Independently of plaintiffs’ admissions, the evidence in the record strongly supports that conclusion. Academic success is an important factor “in determining whether an IEP is reasonably calculated to provide education benefits.”
Berger,
The IDEA’S guarantee of a FAPE is that of a “basic floor of opportunity ... [that] consists of access to specialized instruction and related services which are individually designed to provide education benefit to the handicapped child.”
Rowley,
CONCLUSION
Upon consideration of the administrative record and findings in the 2005 HOD, and for the reasons stated above, the Court affirms the 2005 HOD finding plaintiffs ineligible for tuition reimbursement. Accordingly, the Court will grant defendants’ motion for summary judgment and deny plaintiffs’ motion for summary judgment. A separate order will be issued.
ORDER
Upon consideration of [10] plaintiffs’ motion for summary judgment, [11] defendants’ cross-motion for summary judgment, and the administrative record as supplemented by plaintiffs, and for the reasons explained in the accompanying Memorandum Opinion issued on this date, it is hereby
ORDERED that [10] plaintiffs’ motion for summary judgment is DENIED; it is further
ORDERED that [22] defendants’ motion for summary judgment is GRANTED; and it is further
ORDERED that judgment is entered in favor of defendants.
Notes
. The IDEA was amended on December 3, 2004, and provided that the amendments "shall take effect on July 1, 2005,” in most respects. See Individuals with Disabilities Education Improvement Act of 2004, Pub.L. No. 108-446, 118 Stat. 2647, 2803 (2004). The events underlying plaintiffs' claims took place prior to the effective date of the amendments, with the exception of the administrative proceedings before the hearing officer and Melissa's enrollment at McLean. The IDEA provisions referenced in this decision concerning a school system’s obligations under the Act have not been changed in substance by the amendments. For these reasons, the citations to the IDEA and the Code of Federal Regulations herein refer to the provisions in effect prior to the July 1, 2005 effective date of the 2004 amendments. Although the D.C. Municipal Regulations are cited to 2006, the most recent year they were published, none of the regulations cited have changed since 2003.
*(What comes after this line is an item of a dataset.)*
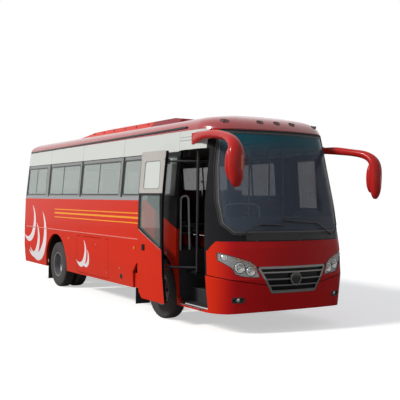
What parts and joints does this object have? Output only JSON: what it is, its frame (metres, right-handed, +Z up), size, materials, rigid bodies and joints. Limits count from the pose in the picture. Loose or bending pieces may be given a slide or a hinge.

. The statute defines FAPE as "special education and related services that (A) have been provided at public expense, under public supervision and direction, and without charge; (B) meet the standards of the State education *35 al agency; (C) include an appropriate preschool, elementary school, or secondary school education in the State involved; and (D) are provided in conformity with the individualized education program required....” 20 U.S.C. § 1401(8).
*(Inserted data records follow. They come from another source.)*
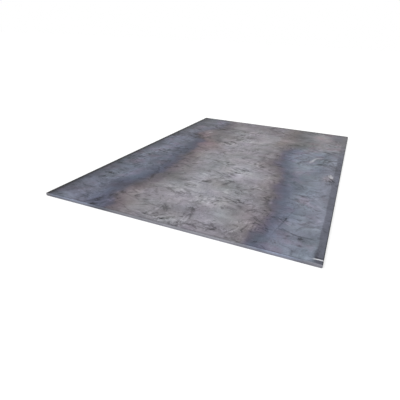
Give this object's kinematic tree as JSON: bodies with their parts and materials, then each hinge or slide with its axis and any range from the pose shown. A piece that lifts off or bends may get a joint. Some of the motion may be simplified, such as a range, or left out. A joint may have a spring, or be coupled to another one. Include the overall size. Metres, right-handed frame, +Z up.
{
  "type": "steel plate",
  "caption": "Hot-rolled steel plate with mill scale, lying flat, with two round-nosed mill edges and two sheared ends.",
  "frame": {"origin": "middle of the underside, on the floor", "axes": "+Z up through the thickness, +Y along the length and the rolling direction, +X across the width to the right of the front sheared end, which is at -Y"},
  "size_m": [2, 3, 0.025],
  "materials": {
    "mill_scale": "blue-grey and warm grey mill scale over bare rolled steel, dull, with scuffs, scratches and temper colours"
  },
  "bodies": {
    "root": {"steel_plate": "mill_scale"}
  },
  "joints": []
}
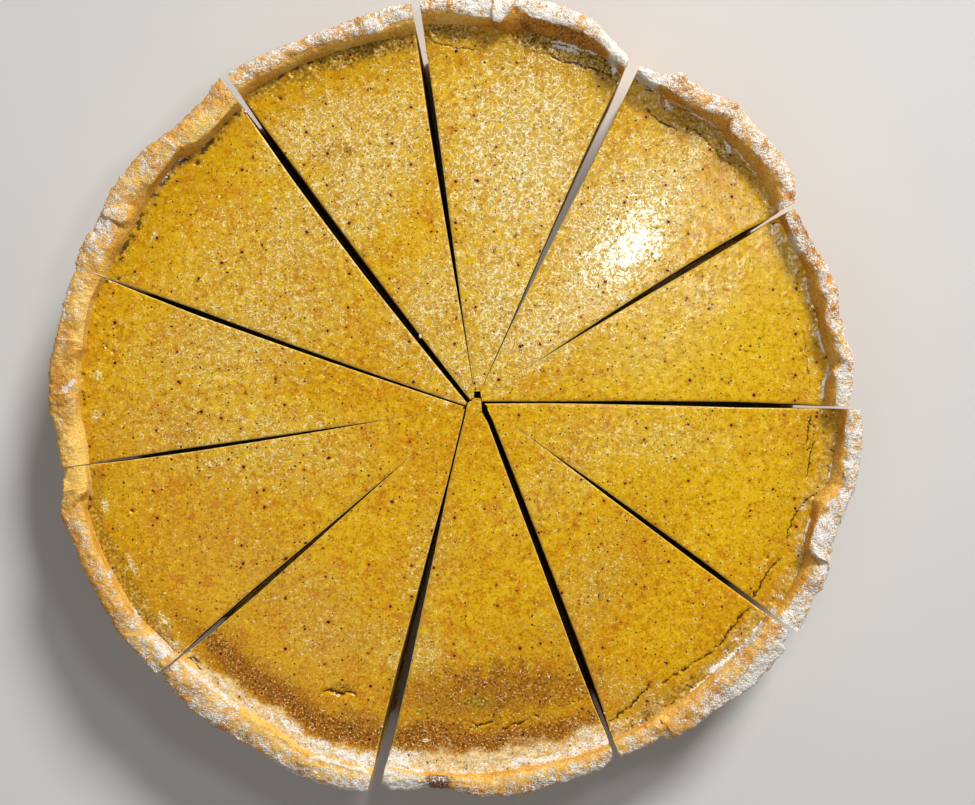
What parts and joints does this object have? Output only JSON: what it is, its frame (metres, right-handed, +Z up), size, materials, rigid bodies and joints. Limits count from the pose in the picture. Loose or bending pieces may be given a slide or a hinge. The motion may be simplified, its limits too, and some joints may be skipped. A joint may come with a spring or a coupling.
{
  "type": "pumpkin pie",
  "caption": "Round pumpkin pie cut into wedges, with a deep smooth custard filling in a shortcrust shell that has a broad uneven lip dusted with icing sugar.",
  "frame": {"origin": "middle of the overall box, at the underside of the pastry", "axes": "+Z up through the pie; +X to the right and +Y away, as the pie is seen from above"},
  "size_m": [0.2807, 0.2759, 0.0369],
  "materials": {
    "baked_crust": "dry baked shortcrust, matte, browned and dusted with icing sugar",
    "pumpkin_filling": "baked pumpkin custard, soft and satin, with a finely bubbled skin"
  },
  "bodies": {
    "root": {"crust_01": "baked_crust", "crust_02": "baked_crust", "crust_03": "baked_crust", "crust_04": "baked_crust", "crust_05": "baked_crust", "crust_06": "baked_crust", "crust_07": "baked_crust", "crust_08": "baked_crust", "crust_09": "baked_crust", "crust_10": "baked_crust", "crust_11": "baked_crust", "filling_01": "pumpkin_filling", "filling_02": "pumpkin_filling", "filling_03": "pumpkin_filling", "filling_04": "pumpkin_filling", "filling_05": "pumpkin_filling", "filling_06": "pumpkin_filling", "filling_07": "pumpkin_filling", "filling_08": "pumpkin_filling", "filling_09": "pumpkin_filling", "filling_10": "pumpkin_filling", "filling_11": "pumpkin_filling"}
  },
  "joints": []
}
. An IEP also explains whether modifications to district or state assessments need to be made for the child, the date the services will begin and when modifications will be needed, how progress will be measured and how parents will be kept informed. 20 U.S.C § 1414(d)(1)(A); 34 C.F.R. § 300.347(a); D.C. Mun. Regs. tit. 5, § 3009 (2006).
. The parents’ search for an alternative to The Lab School prior to this letter is not documented in the administrative record. The Court notes that the complaint alleges that during the 2004-2005 school year, Melissa’s parents began to question whether Melissa required full-time special education services, which isolated her from the traditional mainstream school environment, and that they consulted with educators and experts to locate an appropriate school where Melissa could receive individualized education and support "in a more mainstream setting.” Compl. ¶¶ 10-11. McLean was identified as an appropriate school and the Roarks applied for Melissa’s admission there at an undis *37 closed date. Id. ¶ 11. DCPS was not made aware of these efforts until the June 16, 2005 letter.
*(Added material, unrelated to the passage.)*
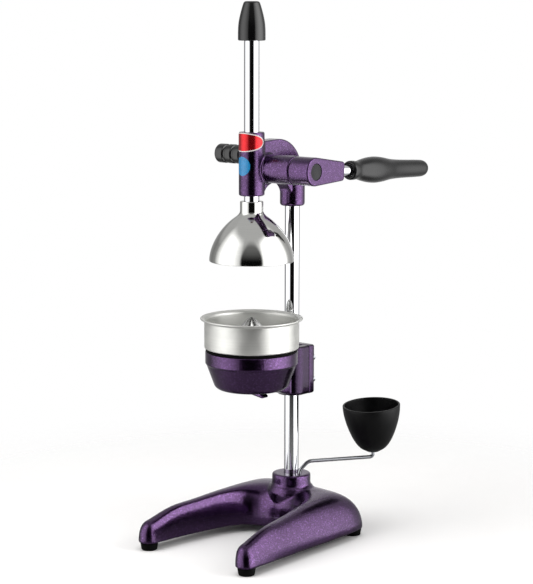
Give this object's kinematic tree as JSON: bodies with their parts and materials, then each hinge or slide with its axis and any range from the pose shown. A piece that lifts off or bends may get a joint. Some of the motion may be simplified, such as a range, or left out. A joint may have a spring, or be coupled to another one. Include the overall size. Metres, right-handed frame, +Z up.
{
  "type": "lever citrus juice press",
  "caption": "Hand lever citrus press: toothed press rod with a bell, geared lever, strainer bowl with reamer on a column, horseshoe base and a swinging drip cup.",
  "frame": {"origin": "middle of the bottom of the whole press's box, on the table", "axes": "+Z up, +X towards the lever side, +Y towards the back, where the column stands"},
  "size_m": [0.1698, 0.31, 0.5747],
  "materials": {
    "flake_paint": "metallic flake paint on an aluminium casting, glossy",
    "chrome": "bright chrome plate",
    "polished_bell": "mirror polished",
    "stainless": "satin stainless sheet",
    "cast_reamer": "polished casting",
    "fastener_steel": "plain plated steel",
    "black_plastic": "satin moulded",
    "grey_plastic": "satin moulded",
    "foot_rubber": "moulded rubber"
  },
  "bodies": {
    "stand": {"base_casting": "flake_paint", "foot_front_left": "foot_rubber", "foot_front_right": "foot_rubber", "foot_rear_left": "foot_rubber", "foot_rear_right": "foot_rubber", "foot_screw_front_left": "fastener_steel", "foot_screw_front_right": "fastener_steel", "foot_screw_rear_left": "fastener_steel", "foot_screw_rear_right": "fastener_steel", "column": "chrome", "column_washer": "fastener_steel", "column_bolt": "fastener_steel", "head_casting": "flake_paint", "head_set_screw": "fastener_steel", "side_grip": "black_plastic", "side_grip_stud": "fastener_steel", "bowl_casting": "flake_paint", "clamp_plate": "flake_paint", "clamp_screw_1": "fastener_steel", "clamp_screw_2": "fastener_steel", "clamp_screw_3": "fastener_steel", "clamp_screw_4": "fastener_steel", "strainer_bowl": "stainless", "reamer_cone": "cast_reamer"},
    "lever": {"pinion_shaft": "fastener_steel", "pinion_washer": "fastener_steel", "pinion_screw": "fastener_steel", "lever_arm": "flake_paint", "lever_set_screw": "fastener_steel", "lever_hub_screw": "fastener_steel", "lever_hub_cap": "grey_plastic", "lever_rod": "chrome", "lever_grip": "black_plastic"},
    "press_rod": {"rack_rod": "chrome", "rack_cap": "black_plastic", "press_bell": "polished_bell", "bell_nut": "fastener_steel"},
    "drip_tray": {"drip_arm": "chrome", "drip_cup": "black_plastic"}
  },
  "joints": [
    {"name": "lever_turn", "type": "hinge", "parent": "stand", "child": "lever", "pos_m": [-0.00496, -0.04271, 0.4025], "axis": [1, 0, 0], "range_deg": [-33, 576]},
    {"name": "press_slide", "type": "slide", "parent": "stand", "child": "press_rod", "axis": [0, 0, 1], "range_m": [-0.0905, 0.0052]},
    {"name": "drip_swing", "type": "hinge", "parent": "stand", "child": "drip_tray", "pos_m": [0.00744, 0.00794, 0.066], "axis": [0, 0, 1], "range_deg": [-165, 58]}
  ],
  "couplings": [
    {"joint": "press_slide", "follows": "lever_turn", "m_per_rad": -0.009}
  ]
}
. DCPS suggests that the Court should not consider the Duncan declaration (at least, the reference to the parents' decision to relinquish Melissa's space at The Lab School) because both parties agreed at the administrative level that the complaint would be resolved on cross-motions for summary decision without a hearing based on the record then submitted. Defs.' Reply Br. at 4; A.R. 174. But the Court's power to receive additional evidence "entail[s] broad discretion and implicate[s] equitable considerations.”
Reid,
. In
Schaffer ex rel. Schaffer v. Weast,
. The HOD does not state who bore the burden of proof or if it was met. The hearing officer only acknowledged plaintiffs’ claim that DCPS cannot meet its burden of proof because it did not submit any evidence. A.R. 4.
. Evidence submitted by plaintiffs included the following: Melissa’s Lab School report card, final report, tutoring report, speech/language progress report, psychotherapy progress report, SSAT report and three most recent IEPs, and a brochure on McLean. A.R. 41.
. The Roarks argue that this parental notice provision does not apply to their removal of Melissa from The Lab School because the plain language refers to notice only “prior to removal of the child from the public school,” 20 U.S.C. § 1412(a)(10)(C)(iii) (emphasis added). See Pis.’ Opp’n Br. at 9-10. However, DCPS contends that this section should be read within the context of the preceding section, addressing "[r]eimbursement for private school placement” more broadly, which authorizes tuition reimbursement when parents remove a child who is placed “under the authority of a public agency,” id. § 1412(a)(10)(C)(ii). See Defs.' Reply Br. at 7. DCPS argues that this language makes the notice provision applicable to any parental rejection of placements proposed by the public school system, including rejection of proposed private school placements. Defs.’ Reply Br. at 7.
. The declaration of Elizabeth McConnell, head of the Upper School at McLean School, states only that she "believes that McLean School can provide [Melissa] with the special education and related services she requires,” and makes the conclusory statement that "Melissa is receiving significant educational benefit from her program at McLean School” without providing any details of the program. A.R. 183.
. If McLean could provide the services that Melissa's IEP requires, her placement at McLean might still be improper under the Act. The IDEA requires placements to be "as close as possible to the child’s home.” 34 C.F.R. § 300.552(b)(3); D.C. Mun. Regs. tit. 5, § 3013.1(f) (2006). Defendants correctly state that D.C. statutes and regulations permit DCPS to place and fund a student at a school outside the District only if there is no appropriate public, charter or private school program within the District. D.C.Code § 38-2501(c) (2001); D.C. Mun. Regs. tit. 5, § 3013.6 (2006).
. An example of the improvement in Melissa's standardized test scores is her Composite Score on the Test of Language Competence-Expanded Edition (TLC-E), Level 2. She improved from the 37th percentile in 2002 to 75th percentile in 2004. A.R. 72, 149.